The seven stages of grief may vary depending on the source, but they are generally considered to be, in order, shock, denial, bargaining, guilt, anger, depression, and finally acceptance. It is believed that many people going through grief, experience these stages in a similar order, though this is certainly not a requirement, nor is it always the case. These stages also correspond to the somewhat more commonly discussed five stages of grief as determined by Elisabeth Kubler-Ross, which are denial, anger, bargaining, depression, and acceptance.
The first two stages of the seven stages of grief are often taken together, shock and denial. These occur immediately after receiving the news, which may not always be the death of a loved one. Many people experience severe grief after the loss of a job, for example, or the end of relationship. This period typically does not last very long before the bargaining stage can occur. Many people will discover that they find themselves thinking of what could be done to go back in time and prevent the tragedy from occurring, or praying in request to bring the person back. This is a completely normal reaction, and is considered to be the third of the seven stages of grief.

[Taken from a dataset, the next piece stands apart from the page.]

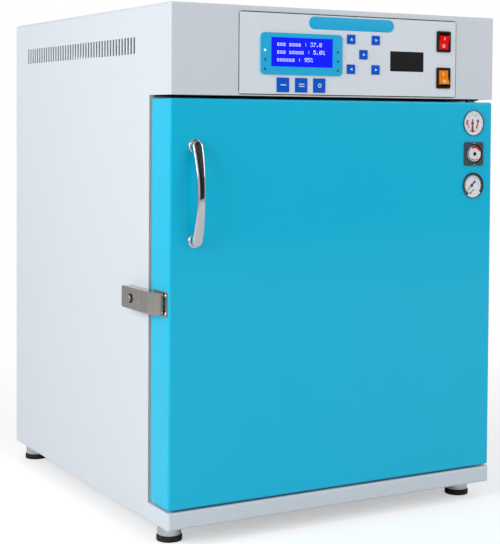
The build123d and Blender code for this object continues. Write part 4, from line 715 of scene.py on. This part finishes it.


# Control panel
# The plate is moulded in pale ABS with a fine spark-eroded texture, and the frame round the screen and
# the bare badge above are glossy cyan ABS, clipped in from behind. A thin dark grey strip in the joint
# between the plate and the head on all four sides is painted shade in that gap.
panel_abs = grain(finish("pale_textured_abs", "#E8EFF7", 0.48), size=0.0012, height=0.000005, clouding=0.01,
                  edge=0.0006, polish=0.01)
dress(panel_abs, "control_panel")
cyan_abs = grain(finish("cyan_gloss_abs", "#12B8EC", 0.4, Specular_IOR_Level=0.25), size=0.004,
                 height=0.000001, clouding=0.008, edge=0.0008, polish=0.01)
dress(cyan_abs, "display_surround")
panel_low, panel_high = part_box("control_panel")
# The dark grey strips round the plate are painted shade in its joint with the head.
gap_shade_width, gap_shade_clearance, gap_shade_short = 0.0011, 0.00015, 0.0036
gap_shade_front = head_low.y + 0.0004
gap_shade_slabs = []
for outward in (-1, 1):
    near, far = outward * gap_shade_clearance, outward * (gap_shade_clearance + gap_shade_width)
    inner_edge, outer_edge = min(near, far), max(near, far)
    edge_x, edge_z = (panel_low.x, panel_low.z) if outward < 0 else (panel_high.x, panel_high.z)
    gap_shade_slabs.append(slab((edge_x + inner_edge, gap_shade_front, panel_low.z + gap_shade_short),
                      (edge_x + outer_edge, panel_high.y, panel_high.z - gap_shade_short)))
    gap_shade_slabs.append(slab((panel_low.x + gap_shade_short, gap_shade_front, edge_z + inner_edge),
                      (panel_high.x - gap_shade_short, panel_high.y, edge_z + outer_edge)))
make_piece("panel_gap_shade", joined(*gap_shade_slabs), seal_rubber, "cabinet")
badge_width, badge_height, badge_rise = 0.1455, 0.0180, 0.0009
badge_x, badge_z = panel_low.x + 0.18375, panel_high.z - 0.0110


def pill(width, height, rise, centre, front, steps=32):
    """A long plate with half-round ends and a rounded front edge.

    The outline is a stadium; ring k of the edge is drawn in by r (1 - cos t) and raised by r sin t as t
    runs from 0 to 90 degrees, and the last ring closes on the plate's middle line.
    """
    angle = np.linspace(-90, 270, 2 * steps, endpoint=False)
    ends = np.where(angle < 90, 1, -1) * (width - height) / 2
    t = np.radians(np.linspace(0, 90, 6))
    lift = np.concatenate([[0], rise * np.sin(t), [rise]])
    draw = np.concatenate([[0], rise * (1 - np.cos(t)), [height / 2]])
    radius = height / 2 - draw
    x = centre[0] + ends + radius[:, None] * np.cos(np.radians(angle))
    z = centre[1] + radius[:, None] * np.sin(np.radians(angle))
    y = np.broadcast_to((front - lift)[:, None], x.shape)
    back = np.stack([x[0], np.full(len(angle), front + 0.0002), z[0]], -1)[None]
    rows = np.concatenate([back, np.stack([x, y, z], -1)])
    faces = grid_faces(len(rows), len(angle), wrap_columns=True)
    return rows.reshape(-1, 3), faces


make_piece("bare_badge", pill(badge_width, badge_height, badge_rise, (badge_x, badge_z), panel_low.y),
           cyan_abs, "cabinet")


# Screen
# A backlit liquid crystal module: saturated blue glass with pale square dots that make plain figures.
# Each of its three lines is a row of blocks, a colon and a reading.
screen_blue = grain(finish("backlit_blue_screen", "#0208A0", 0.2, Specular_IOR_Level=0.2,
                           Emission_Color="#0418FF", Emission_Strength=0.85),
                    size=0.002, height=0.000002, clouding=0.03, cloud_size=0.03, polish=0.02)
dress(screen_blue, "lcd_screen")
screen_dot = grain(finish("lit_screen_dot", "#DCE6FF", 0.4, Emission_Color="#E6EEFF", Emission_Strength=0.8),
                   size=0.001, height=0.000001, clouding=0.01)
figures = {
    "0": "01110 10001 10011 10101 11001 10001 01110", "3": "11111 00010 00100 00010 00001 10001 01110",
    "7": "11111 00001 00010 00100 01000 01000 01000", "5": "11111 10000 11110 00001 00001 10001 01110",
    "9": "01110 10001 10001 01111 00001 00010 01100", ".": "00000 00000 00000 00000 00000 01100 01100",
    "%": "11000 11001 00010 00100 01000 10011 00011", "|": "00000 00000 11110 10010 10010 10010 11110",
    ":": "00000 00100 00100 00000 00100 00100 00000",
    " ": "00000 00000 00000 00000 00000 00000 00000",
}


def dot_line(text, left, top, dot):
    """Places of the lit dots of a line of figures, five by seven dots each with one between."""
    lit = np.array([[[int(c) for c in row] for row in figures[letter].split()] for letter in text])
    number, row, column = np.nonzero(lit)
    return np.stack([left + (number * 6 + column) * dot, top - row * dot], -1)


def dots(places, size, front, depth=0.00008):
    """Square plates, one at each place: eight corners each, worked out for all of them at once."""
    corner = np.array([(x, y, z) for y in (0, 1) for z in (0, 1) for x in (0, 1)], float)
    points = np.empty((len(places), 8, 3))
    points[:, :, 0] = places[:, None, 0] + corner[:, 0] * size
    points[:, :, 1] = front - depth + corner[:, 1] * depth
    points[:, :, 2] = places[:, None, 1] + corner[:, 2] * size
    return points.reshape(-1, 3), (np.arange(len(places))[:, None, None] * 8 + box_sides).reshape(-1, 4)


surround_low, surround_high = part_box("display_surround")
screen_left, screen_top = surround_low.x + 0.0165, surround_high.z - 0.0065
screen_front = surround_low.y + 0.001
dot, line_pitch = 0.00082, 0.0108
screen_lines = np.concatenate([
    dot_line(line, screen_left + 0.010, screen_top - 0.0065 - number * line_pitch, dot)
    for number, line in enumerate(("||| |||| : 37.0", "||| ||||| : 5.0%", "|||||| : 95%"))
])
make_piece("screen_figures", dots(screen_lines, dot * 0.8, screen_front), screen_dot, "cabinet")


# Indicator lamps
# Small domed light guides in the screen's frame, three each side. The top left one is lit, and the
# others are dark.
lamp_radius, lamp_sunk = 0.0016, 0.0002
lamp_dome = np.concatenate([[(0, -lamp_sunk), (lamp_radius, -lamp_sunk), (lamp_radius, lamp_sunk)],
                            arc((0, -0.0006), 0.0018, 27, 90, 6)])
lamp_dome[-1, 0] = 0
lamp_z = [surround_low.z + rise for rise in (0.0335, 0.0205, 0.0075)]
lamp_left, lamp_right = surround_low.x + 0.0062, surround_high.x - 0.0080
lit_lamp = grain(finish("lit_green_lamp", "#C8FFD0", 0.25, Emission_Color="#E8FFE8", Emission_Strength=0.9),
                 size=0.001, height=0.000002, clouding=0.02)
dark_lamp = grain(finish("dark_lamp_lens", "#1D2430", 0.2, Coat_Weight=0.5), size=0.001, height=0.000002,
                  clouding=0.05)
lit_places = [(lamp_left, surround_low.y, lamp_z[0])]
make_piece("lit_indicator", turned(lamp_dome, lit_places, axis=(0, -1, 0), steps=24), lit_lamp, "cabinet")
dark_places = [(lamp_left, surround_low.y, z) for z in lamp_z[1:]]
dark_places += [(lamp_right, surround_low.y, z) for z in lamp_z]
make_piece("dark_indicators", turned(lamp_dome, dark_places, axis=(0, -1, 0), steps=24), dark_lamp, "cabinet")


# Keys
# Eight blue keys moulded in ABS stand proud of the plate. The five small ones carry a white triangle
# each, printed on, and the three large ones a bar, two bars and a ring.
key_blue = grain(finish("blue_key_abs", "#005CDC", 0.5, Specular_IOR_Level=0.1), size=0.0015, height=0.00001,
                 clouding=0.02, edge=0.0005)
key_names = [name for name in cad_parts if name.startswith("key_")]
dress(key_blue, *key_names)
white_ink = grain(finish("white_printing_ink", "#F1F4F8", 0.5), size=0.001, height=0.000003, clouding=0.03)
arrow_size = 0.0026
arrow_faces = np.array([[0, 1, 2, 2], [3, 5, 4, 4], [0, 3, 4, 1], [1, 4, 5, 2], [2, 5, 3, 0]])
for name, pointing in (("upper_left", 0), ("upper_right", 90), ("middle", 90), ("lower_left", 270),
                       ("lower_right", 90)):
    low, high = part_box(f"key_small_{name}")
    x, z = (low.x + high.x) / 2, (low.z + high.z) / 2
    corner_angles = np.radians(pointing + np.array([0, 130, 230]))
    corners = np.stack([x + arrow_size * np.sin(corner_angles), z + arrow_size * np.cos(corner_angles)], -1)
    points = np.concatenate([np.stack([corners[:, 0], np.full(3, y), corners[:, 1]], -1)
                             for y in (low.y - ink, low.y + ink)])
    make_piece(f"arrow_{name}", (points, arrow_faces), white_ink, f"key_small_{name}")

for name, marks in (("left", [(-0.0045, -0.0007, 0.0045, 0.0007)]),
                    ("middle", [(-0.0045, 0.0010, 0.0045, 0.0022), (-0.0045, -0.0022, 0.0045, -0.0010)])):
    low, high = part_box(f"key_large_{name}")
    x, z = (low.x + high.x) / 2, (low.z + high.z) / 2
    bars = [slab((x + a, low.y - ink, z + b), (x + c, low.y + ink, z + d)) for a, b, c, d in marks]
    make_piece(f"bars_{name}", joined(*bars), white_ink, f"key_large_{name}")
low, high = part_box("key_large_right")
ring_centre = ((low.x + high.x) / 2, 0, (low.z + high.z) / 2)
make_piece("ring_right", flat_rings(ring_centre, [(0.0019, 0.0030, 0, 359)], low.y - ink, low.y + ink),
           white_ink, "key_large_right")


# Rocker switches
# Snap-in switches with glossy polycarbonate paddles, red for power and orange for the lamp.
red_paddle = grain(finish("red_polycarbonate", "#FF0000", 0.35, Specular_IOR_Level=0.1), size=0.002,
                   height=0.000005, clouding=0.03, edge=0.0006)
orange_paddle = grain(finish("orange_polycarbonate", "#FF8A00", 0.35, Specular_IOR_Level=0.1), size=0.002,
                      height=0.000005, clouding=0.03, edge=0.0006)
dress(red_paddle, "power_rocker")
dress(orange_paddle, "lamp_rocker")


def laid_on(points, centre, normal):
    """Moves a shape drawn about the origin, facing -y, onto a face with this centre and normal."""
    up = np.array([0, normal[2], -normal[1]])
    return centre + points[:, :1] * (1, 0, 0) + points[:, 2:] * up - points[:, 1:2] * np.array(normal)


# A bar at the upper end of each paddle means on, and a ring at the lower end means off.
bar_mark = slab((-0.0006, -ink, -0.0024), (0.0006, ink, 0.0024))
ring_mark = flat_rings((0, 0, 0), [(0.0014, 0.0024, 0, 359)], -ink, ink)
for name, colour_slot in (("power_rocker", "red_plastic"), ("lamp_rocker", "orange_plastic")):
    low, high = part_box(name)
    placed = []
    for mark, share in ((bar_mark, 0.74), (ring_mark, 0.24)):
        start = ((low.x + high.x) / 2, low.y - 0.01, low.z + share * (high.z - low.z))
        _, touched, normal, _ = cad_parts[name].ray_cast(start, (0, 1, 0))
        placed.append((laid_on(mark[0], np.array(touched), normal), mark[1]))
    make_piece(f"{name}_marks", joined(*placed), white_ink, name)


# Latch screw washer
# A dark washer under the round screw head that holds the latch's case.
latch_low, latch_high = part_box("latch_base")
screw_proud, screw_back = 0.0035, 0.02735
washer_place = (latch_low.x + screw_proud, latch_low.y + screw_back, (latch_low.z + latch_high.z) / 2)
washer_inner, washer_outer, washer_sheet = 0.0048, 0.0066, 0.0007
washer_profile = [(washer_inner, 0), (washer_outer, 0), (washer_outer, washer_sheet),
                  (washer_inner, washer_sheet), (washer_inner, 0)]
make_piece("latch_washer", turned(washer_profile, [washer_place], axis=(-1, 0, 0), steps=40), black_moulding,
           "cabinet")


# Strike plate screws
# Two pan-head steel screws hold the strike plate to the door's edge, near its front corners.
strike_low, strike_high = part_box("strike_plate")
screw_radius = 0.0028
screw_head = np.concatenate([[(0, 0), (screw_radius, 0)], arc((0, -0.0016), 0.0032, 29, 90, 8)])
screw_head[-1, 0] = 0
screw_from_front, screw_from_end = 0.0045, 0.0050
strike_screws = [(strike_low.x, strike_low.y + screw_from_front, z)
                 for z in (strike_low.z + screw_from_end, strike_high.z - screw_from_end)]
make_piece("strike_screws", turned(screw_head, strike_screws, axis=(-1, 0, 0), steps=24), brushed, "door")


# Rear panel screws
# Zinc-plated pan-head screws hold the rear panel, five along each side.
rear_low, rear_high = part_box("rear_panel")
rear_margin, rear_end = 0.008, 0.03
rear_screws = [(x, rear_high.y, z) for x in (rear_low.x + rear_margin, rear_high.x - rear_margin)
               for z in np.linspace(rear_low.z + rear_end, rear_high.z - rear_end, 5)]
make_piece("rear_screws", turned(screw_head, rear_screws, axis=(0, 1, 0), steps=20), zinc, "cabinet")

Often, guilt accompanies bargaining as one of the seven stages of grief. People will feel guilty that they did not do something to prevent it, even if there was nothing that they could have done. This can lead to anger, either at oneself for the feelings of guilt, at the event that led to the tragedy, or sometimes even anger at the person who is gone. Depression, the next of the stages, often appears throughout the entire grief process; many people experience it immediately, while others will find that it comes and goes during the grieving process.
Acceptance is the last of the seven stages of grief, in which one will finally begin to accept the truth of the matter and reach some level of understanding. This does not mean forgetting about the person who is gone, or never again feeling sadness, pain, or anger. The process of grieving can be a lifelong event, and many people move backward and forwards through the stages as they experience it; it is important to remember that there is no right or wrong way to grieve. Some people find that discussing things with friends, family, or even a therapist can help them to deal with their most painful emotions.